§ **Supplied records**
..............................

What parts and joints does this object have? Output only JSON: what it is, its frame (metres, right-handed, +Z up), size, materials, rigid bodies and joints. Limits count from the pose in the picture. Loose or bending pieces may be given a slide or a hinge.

..............................

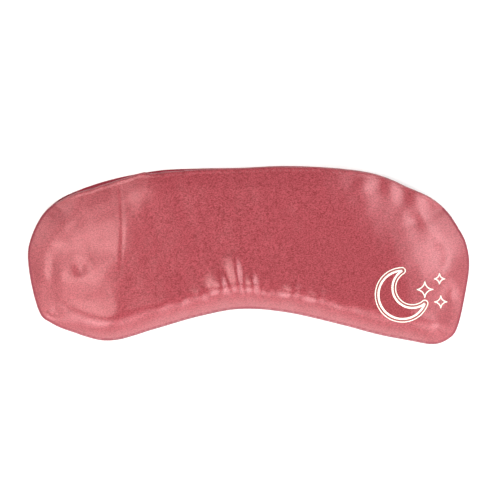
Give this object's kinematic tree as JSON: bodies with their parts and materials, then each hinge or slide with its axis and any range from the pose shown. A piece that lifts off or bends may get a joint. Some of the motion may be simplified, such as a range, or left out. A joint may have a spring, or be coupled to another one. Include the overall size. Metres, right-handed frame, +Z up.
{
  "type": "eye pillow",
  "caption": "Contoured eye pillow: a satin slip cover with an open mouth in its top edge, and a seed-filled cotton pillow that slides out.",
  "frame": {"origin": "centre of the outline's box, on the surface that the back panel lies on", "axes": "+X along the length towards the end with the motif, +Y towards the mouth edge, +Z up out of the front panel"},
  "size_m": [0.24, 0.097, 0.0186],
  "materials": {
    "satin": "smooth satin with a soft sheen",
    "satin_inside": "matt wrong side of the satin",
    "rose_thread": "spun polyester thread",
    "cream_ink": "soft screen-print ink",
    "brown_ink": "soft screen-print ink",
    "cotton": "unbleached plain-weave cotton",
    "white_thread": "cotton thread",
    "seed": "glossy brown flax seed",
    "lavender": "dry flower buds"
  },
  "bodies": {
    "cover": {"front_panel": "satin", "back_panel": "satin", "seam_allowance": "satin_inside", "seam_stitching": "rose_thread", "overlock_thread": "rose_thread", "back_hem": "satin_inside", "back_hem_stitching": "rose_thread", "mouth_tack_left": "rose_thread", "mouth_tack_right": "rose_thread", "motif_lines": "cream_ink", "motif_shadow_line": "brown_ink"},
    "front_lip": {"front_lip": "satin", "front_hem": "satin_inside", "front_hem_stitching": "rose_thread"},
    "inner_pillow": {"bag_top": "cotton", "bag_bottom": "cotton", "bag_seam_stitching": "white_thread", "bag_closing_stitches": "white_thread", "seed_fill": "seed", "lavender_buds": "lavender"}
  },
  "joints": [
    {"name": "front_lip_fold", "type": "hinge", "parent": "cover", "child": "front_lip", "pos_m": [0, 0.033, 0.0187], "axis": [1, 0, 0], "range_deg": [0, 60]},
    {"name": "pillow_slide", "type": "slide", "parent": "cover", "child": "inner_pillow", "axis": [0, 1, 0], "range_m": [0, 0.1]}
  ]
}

..............................

§ **Task requirements**
Which lines in the data above contain "bodies"? Show each one.

§ **Answer to the task**
What parts and joints does this object have? Output only JSON: what it is, its frame (metres, right-handed, +Z up), size, materials, rigid bodies and joints. Limits count from the pose in the picture. Loose or bending pieces may be given a slide or a hinge.
Give this object's kinematic tree as JSON: bodies with their parts and materials, then each hinge or slide with its axis and any range from the pose shown. A piece that lifts off or bends may get a joint. Some of the motion may be simplified, such as a range, or left out. A joint may have a spring, or be coupled to another one. Include the overall size. Metres, right-handed frame, +Z up.
  "bodies": {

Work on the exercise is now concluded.